▼

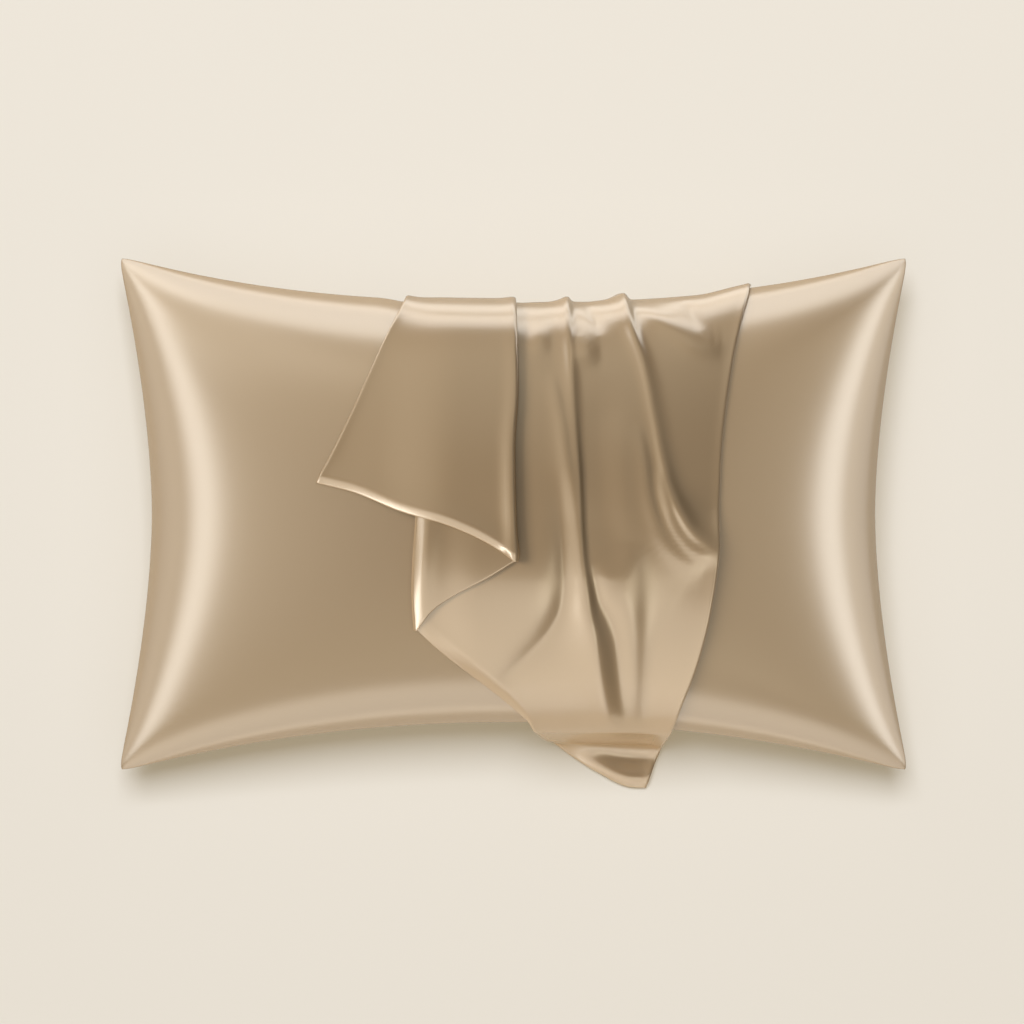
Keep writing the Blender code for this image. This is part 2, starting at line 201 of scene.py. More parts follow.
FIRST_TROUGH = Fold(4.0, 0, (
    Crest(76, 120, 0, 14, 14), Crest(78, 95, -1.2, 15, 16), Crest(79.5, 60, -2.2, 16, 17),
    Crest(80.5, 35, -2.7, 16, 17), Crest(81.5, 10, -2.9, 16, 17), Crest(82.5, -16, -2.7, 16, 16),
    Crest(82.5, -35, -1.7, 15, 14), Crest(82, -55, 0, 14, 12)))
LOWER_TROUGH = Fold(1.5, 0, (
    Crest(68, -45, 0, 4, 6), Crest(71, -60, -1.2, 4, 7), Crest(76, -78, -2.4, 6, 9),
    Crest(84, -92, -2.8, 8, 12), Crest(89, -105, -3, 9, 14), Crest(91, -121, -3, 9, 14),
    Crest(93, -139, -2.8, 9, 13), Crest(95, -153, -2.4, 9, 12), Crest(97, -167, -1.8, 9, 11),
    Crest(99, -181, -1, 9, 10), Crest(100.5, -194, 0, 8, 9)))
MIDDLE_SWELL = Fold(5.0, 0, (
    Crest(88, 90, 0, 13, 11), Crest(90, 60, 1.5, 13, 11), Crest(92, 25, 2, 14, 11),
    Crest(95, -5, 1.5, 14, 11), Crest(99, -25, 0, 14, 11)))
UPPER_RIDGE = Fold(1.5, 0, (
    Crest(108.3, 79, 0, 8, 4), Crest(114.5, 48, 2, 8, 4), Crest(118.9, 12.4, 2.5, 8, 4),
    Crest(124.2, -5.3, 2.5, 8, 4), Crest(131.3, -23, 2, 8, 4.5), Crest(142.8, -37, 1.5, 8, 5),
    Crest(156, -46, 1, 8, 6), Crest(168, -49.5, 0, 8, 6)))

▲
▼

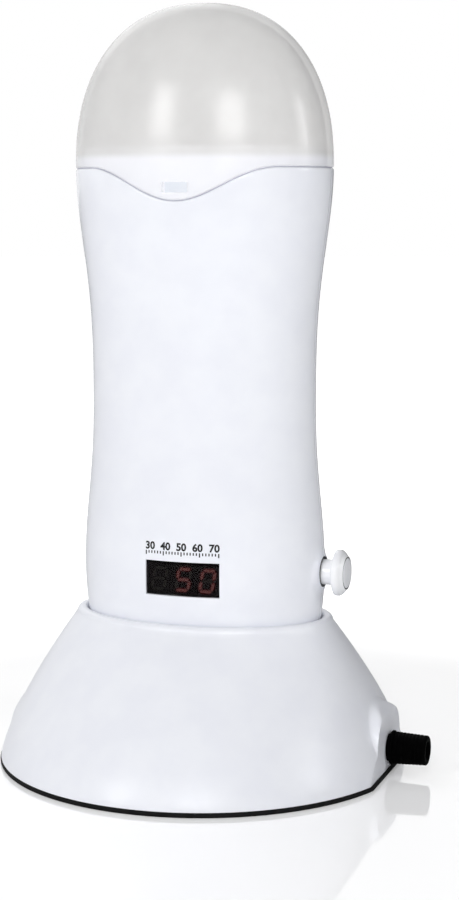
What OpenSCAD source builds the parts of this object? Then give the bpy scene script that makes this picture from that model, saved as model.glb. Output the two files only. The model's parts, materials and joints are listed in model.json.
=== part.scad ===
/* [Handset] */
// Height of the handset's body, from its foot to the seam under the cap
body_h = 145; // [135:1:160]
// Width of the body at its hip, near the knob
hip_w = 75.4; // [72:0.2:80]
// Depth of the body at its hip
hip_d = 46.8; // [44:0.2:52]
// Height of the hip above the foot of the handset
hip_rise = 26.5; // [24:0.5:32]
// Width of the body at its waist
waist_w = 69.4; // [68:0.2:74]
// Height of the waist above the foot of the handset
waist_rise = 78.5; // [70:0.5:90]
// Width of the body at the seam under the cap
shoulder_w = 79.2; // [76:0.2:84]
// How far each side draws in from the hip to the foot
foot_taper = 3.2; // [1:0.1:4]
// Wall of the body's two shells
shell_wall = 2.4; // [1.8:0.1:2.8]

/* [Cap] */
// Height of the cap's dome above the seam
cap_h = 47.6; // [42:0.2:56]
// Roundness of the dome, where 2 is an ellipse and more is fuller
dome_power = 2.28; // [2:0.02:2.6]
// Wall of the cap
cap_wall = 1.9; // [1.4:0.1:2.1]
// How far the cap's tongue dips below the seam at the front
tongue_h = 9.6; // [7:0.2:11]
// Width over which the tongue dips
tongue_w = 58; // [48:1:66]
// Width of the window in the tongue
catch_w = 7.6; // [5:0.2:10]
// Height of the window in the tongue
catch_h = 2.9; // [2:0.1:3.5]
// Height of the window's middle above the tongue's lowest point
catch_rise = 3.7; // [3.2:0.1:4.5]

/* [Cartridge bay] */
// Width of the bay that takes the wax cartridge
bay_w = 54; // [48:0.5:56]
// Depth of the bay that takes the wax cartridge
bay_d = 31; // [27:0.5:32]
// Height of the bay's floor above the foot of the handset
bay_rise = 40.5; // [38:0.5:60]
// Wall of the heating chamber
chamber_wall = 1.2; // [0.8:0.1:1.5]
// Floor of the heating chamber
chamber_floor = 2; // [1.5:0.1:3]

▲
▼

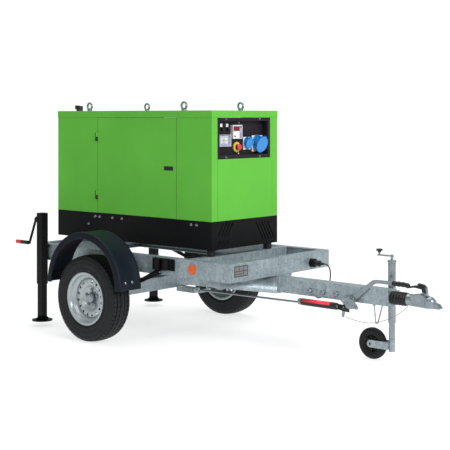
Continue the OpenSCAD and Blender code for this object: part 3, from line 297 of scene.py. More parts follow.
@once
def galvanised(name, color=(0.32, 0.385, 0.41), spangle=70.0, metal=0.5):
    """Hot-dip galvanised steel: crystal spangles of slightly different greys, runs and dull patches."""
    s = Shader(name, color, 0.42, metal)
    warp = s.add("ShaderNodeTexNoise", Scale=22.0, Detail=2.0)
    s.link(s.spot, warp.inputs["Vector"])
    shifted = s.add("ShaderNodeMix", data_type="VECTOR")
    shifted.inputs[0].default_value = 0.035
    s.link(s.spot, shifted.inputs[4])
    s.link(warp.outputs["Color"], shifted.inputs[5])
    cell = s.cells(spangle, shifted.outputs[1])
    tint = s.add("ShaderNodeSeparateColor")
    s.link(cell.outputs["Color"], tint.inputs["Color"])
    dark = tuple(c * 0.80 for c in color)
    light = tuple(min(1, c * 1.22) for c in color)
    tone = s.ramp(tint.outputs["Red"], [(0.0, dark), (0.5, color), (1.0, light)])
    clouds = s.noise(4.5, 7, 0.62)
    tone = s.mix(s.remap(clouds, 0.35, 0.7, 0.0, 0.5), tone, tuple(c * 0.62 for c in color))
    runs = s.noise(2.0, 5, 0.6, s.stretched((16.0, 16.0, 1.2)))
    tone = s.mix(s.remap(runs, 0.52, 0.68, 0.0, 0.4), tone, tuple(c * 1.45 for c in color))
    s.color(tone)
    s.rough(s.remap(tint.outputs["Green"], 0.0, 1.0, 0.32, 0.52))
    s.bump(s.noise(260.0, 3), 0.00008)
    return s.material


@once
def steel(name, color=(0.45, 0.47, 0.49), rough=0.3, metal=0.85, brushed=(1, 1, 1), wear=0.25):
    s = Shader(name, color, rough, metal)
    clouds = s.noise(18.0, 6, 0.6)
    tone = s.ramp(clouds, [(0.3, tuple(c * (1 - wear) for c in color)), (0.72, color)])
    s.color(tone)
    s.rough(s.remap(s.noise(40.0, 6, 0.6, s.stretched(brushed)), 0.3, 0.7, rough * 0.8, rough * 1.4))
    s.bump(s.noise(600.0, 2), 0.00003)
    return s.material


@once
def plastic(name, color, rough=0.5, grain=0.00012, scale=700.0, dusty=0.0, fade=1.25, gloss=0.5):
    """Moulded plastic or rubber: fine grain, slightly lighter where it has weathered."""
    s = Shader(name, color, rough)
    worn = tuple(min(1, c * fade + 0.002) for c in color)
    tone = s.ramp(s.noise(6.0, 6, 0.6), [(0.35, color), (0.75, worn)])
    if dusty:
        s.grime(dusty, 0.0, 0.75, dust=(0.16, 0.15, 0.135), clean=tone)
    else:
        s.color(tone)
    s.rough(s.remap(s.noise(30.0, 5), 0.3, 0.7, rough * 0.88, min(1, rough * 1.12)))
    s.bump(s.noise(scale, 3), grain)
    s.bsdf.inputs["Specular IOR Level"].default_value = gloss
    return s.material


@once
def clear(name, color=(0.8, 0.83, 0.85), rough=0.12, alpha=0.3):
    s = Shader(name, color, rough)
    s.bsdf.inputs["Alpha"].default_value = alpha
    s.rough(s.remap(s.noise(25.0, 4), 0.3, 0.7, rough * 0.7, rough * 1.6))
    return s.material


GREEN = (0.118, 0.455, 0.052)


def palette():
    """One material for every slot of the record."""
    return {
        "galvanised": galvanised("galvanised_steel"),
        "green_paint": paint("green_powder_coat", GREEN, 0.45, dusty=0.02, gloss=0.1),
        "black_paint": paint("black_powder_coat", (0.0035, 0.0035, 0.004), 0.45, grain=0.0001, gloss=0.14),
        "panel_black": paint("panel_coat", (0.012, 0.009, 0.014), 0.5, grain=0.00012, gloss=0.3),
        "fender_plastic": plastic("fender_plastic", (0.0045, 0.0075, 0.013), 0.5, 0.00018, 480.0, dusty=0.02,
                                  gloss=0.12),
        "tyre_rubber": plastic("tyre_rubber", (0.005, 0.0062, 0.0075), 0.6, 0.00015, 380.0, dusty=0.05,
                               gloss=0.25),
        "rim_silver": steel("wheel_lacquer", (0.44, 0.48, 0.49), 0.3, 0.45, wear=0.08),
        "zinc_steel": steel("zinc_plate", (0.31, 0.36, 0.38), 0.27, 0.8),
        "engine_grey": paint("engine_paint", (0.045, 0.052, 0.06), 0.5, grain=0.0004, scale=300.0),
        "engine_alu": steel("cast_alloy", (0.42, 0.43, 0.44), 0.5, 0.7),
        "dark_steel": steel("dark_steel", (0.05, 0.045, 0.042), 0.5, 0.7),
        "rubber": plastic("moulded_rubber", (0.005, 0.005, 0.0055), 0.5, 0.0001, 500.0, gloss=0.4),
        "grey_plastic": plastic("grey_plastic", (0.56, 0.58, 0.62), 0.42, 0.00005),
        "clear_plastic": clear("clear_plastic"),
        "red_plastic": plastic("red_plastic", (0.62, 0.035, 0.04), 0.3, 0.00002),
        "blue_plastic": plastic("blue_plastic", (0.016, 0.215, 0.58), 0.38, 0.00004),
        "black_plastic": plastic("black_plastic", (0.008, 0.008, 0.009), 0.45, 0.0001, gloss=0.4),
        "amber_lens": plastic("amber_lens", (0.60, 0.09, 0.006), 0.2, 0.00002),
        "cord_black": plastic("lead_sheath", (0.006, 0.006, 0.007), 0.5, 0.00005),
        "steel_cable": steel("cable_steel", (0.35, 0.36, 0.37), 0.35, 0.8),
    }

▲

▶ _AIM OF THE EXERCISE_
Pull out each line of the entries that contains "object".

▶ _TASK OUTPUT_
What OpenSCAD source builds the parts of this object? Then give the bpy scene script that makes this picture from that model, saved as model.glb. Output the two files only. The model's parts, materials and joints are listed in model.json.
Continue the OpenSCAD and Blender code for this object: part 3, from line 297 of scene.py. More parts follow.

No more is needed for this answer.